When citizens cannot readily identify the source of legislation or regulation that affects their lives, Government officials can wield power without owning up to the consequences. One way the Government can regulate without accountability is by passing off a Government operation as an independent private concern. Given this incentive to regulate without saying so, everyone should pay close attention when Congress "sponsor[s] corporations that it specifically designate[s] not to be agencies or establishments of the United States Government." Lebron v. National Railroad Passenger Corporation, 513 U. S. 374, 390 (1995).
Recognition that Amtrak is part of the Federal Govern ment raises a host of constitutional questions.
I begin with something that may seem mundane on its face but that has a significant relationship to the principle of accountability. Under the Constitution, all officers of the United States must take an oath or affirmation to support the Constitution and must receive a commission. See Art. VI, cl. 3 ("[A]ll executive and judicial Officers … shall be bound by Oath or Affirmation, to support this Constitution"); Art. II, §3, cl. 6 (The President "shall Commission all the Officers of the United States"). There is good reason to think that those who have not sworn an oath cannot exercise significant authority of the United States. See 14 Op. Atty. Gen. 406, 408 (1874) ("[A] Representative . . . does not become a member of the House until he takes the oath of office"); 15 Op. Atty. Gen. 280, 281 (1877) (similar).* And this Court certainly has never treated a commission from the President as a mere wall ornament. See, e.g., Marbury v. Madison, 1 Cranch 137, 156 (1803); see also id., at 179 (noting the importance of an oath).

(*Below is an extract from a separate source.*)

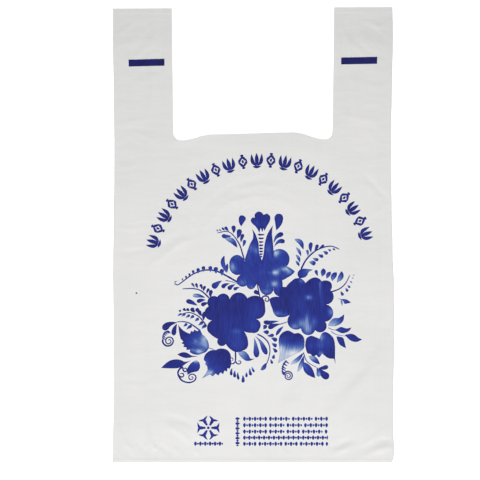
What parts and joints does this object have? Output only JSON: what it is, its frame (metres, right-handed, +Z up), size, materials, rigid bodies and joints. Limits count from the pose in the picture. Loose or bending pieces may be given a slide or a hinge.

Both the Oath and Commission Clauses confirm an important point: Those who exercise the power of Government are set apart from ordinary citizens. Because they exercise greater power, they are subject to special restraints. There should never be a question whether someone is an officer of the United States because, to be an officer, the person should have sworn an oath and possess a commission.
Here, respondent tells the Court that "Amtrak's board members do not take an oath of office to uphold the Constitution, as do Article II officers vested with rulemaking authority." Brief for Respondent 47. The Government says not a word in response. Perhaps there is an answer. The rule, however, is clear. Because Amtrak is the Government, ante, at 11, those who run it need to satisfy basic constitutional requirements.

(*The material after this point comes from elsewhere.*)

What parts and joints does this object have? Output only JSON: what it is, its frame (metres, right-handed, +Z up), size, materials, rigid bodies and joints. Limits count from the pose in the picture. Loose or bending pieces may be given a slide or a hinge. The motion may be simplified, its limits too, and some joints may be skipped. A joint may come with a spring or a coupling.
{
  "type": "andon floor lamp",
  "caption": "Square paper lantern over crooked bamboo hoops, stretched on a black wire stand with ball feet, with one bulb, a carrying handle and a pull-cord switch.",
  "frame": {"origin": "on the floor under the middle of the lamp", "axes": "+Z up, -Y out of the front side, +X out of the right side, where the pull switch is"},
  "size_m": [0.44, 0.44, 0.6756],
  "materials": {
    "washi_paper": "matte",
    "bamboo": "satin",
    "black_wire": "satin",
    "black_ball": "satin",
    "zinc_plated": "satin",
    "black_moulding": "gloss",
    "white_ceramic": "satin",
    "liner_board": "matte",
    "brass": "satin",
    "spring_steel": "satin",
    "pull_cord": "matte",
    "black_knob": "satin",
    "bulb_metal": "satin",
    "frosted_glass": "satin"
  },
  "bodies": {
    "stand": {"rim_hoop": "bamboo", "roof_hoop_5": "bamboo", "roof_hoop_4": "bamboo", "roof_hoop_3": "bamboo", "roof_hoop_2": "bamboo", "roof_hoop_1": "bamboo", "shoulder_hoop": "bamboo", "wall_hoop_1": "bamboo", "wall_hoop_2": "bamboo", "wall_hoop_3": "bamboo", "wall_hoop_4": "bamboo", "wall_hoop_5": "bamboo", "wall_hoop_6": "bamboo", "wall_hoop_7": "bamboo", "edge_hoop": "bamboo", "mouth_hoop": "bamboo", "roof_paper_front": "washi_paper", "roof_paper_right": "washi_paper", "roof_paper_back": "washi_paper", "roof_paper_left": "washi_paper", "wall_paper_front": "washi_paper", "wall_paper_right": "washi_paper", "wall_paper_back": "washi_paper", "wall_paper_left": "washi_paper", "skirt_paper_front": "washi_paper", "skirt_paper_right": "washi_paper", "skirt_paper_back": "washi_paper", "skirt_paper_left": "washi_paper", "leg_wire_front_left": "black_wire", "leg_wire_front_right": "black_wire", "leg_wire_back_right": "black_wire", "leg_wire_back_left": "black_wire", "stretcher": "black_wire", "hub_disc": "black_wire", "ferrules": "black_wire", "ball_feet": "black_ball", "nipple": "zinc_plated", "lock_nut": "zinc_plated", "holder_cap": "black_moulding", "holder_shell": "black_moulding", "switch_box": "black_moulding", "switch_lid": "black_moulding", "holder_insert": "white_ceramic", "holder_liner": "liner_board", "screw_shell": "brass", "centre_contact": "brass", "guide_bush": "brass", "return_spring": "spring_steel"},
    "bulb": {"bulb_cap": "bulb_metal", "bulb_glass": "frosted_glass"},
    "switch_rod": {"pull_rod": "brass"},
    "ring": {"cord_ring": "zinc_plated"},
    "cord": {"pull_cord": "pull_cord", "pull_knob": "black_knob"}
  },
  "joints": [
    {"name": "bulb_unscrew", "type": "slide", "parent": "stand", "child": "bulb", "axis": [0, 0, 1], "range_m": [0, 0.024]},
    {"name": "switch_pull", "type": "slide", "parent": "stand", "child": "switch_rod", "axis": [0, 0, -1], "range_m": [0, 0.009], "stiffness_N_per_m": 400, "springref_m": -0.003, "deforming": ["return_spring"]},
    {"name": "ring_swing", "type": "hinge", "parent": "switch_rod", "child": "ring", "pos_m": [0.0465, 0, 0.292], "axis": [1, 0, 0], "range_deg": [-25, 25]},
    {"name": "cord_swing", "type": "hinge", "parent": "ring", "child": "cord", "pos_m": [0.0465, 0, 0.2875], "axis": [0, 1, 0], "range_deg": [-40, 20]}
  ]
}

I turn next to the Passenger Rail Investment and Improvement Act of 2008's (PRIIA) arbitration provision. 122 Stat. 4907. Section 207(a) of the PRIIA provides that "the Federal Railroad Administration [(FRA)] and Amtrak shall jointly . . . develop new or improve existing metrics and minimum standards for measuring the performance and service quality of intercity passenger train operations." Id., at 4916. In addition, §207(c) commands that "[t]o the extent practicable, Amtrak and its host rail carriers shall incorporate [those] metrics and standards … into their access and service agreements." Under §213(a) of the PRIIA, moreover, "the metrics and standards also may play a role in prompting investigations by the [Surface Transportation Board (STB)] and in subsequent enforcement actions." Ante, at 4.
This scheme is obviously regulatory. Section 207 provides that Amtrak and the FRA "shall jointly" create new standards, cf. e.g., 12 U. S. C. §1831m(g)(4)(B) ("The appropriate Federal banking agencies shall jointly issue rules of practice to implement this paragraph"), and that Amtrak and private rail carriers "shall incorporate" those standards into their agreements whenever "practicable," cf. e.g., BP America Production Co. v. Burton, 549 U. S. 84, 88 (2006) (characterizing a command to " 'audit and reconcile, to the extent practicable, all current and past lease accounts' " as creating "duties" for the Secretary of the Interior (quoting 30 U. S. C. §1711(c)(1))). The fact that private rail carriers sometimes may be required by federal law to include the metrics and standards in their contracts by itself makes this a regulatory scheme.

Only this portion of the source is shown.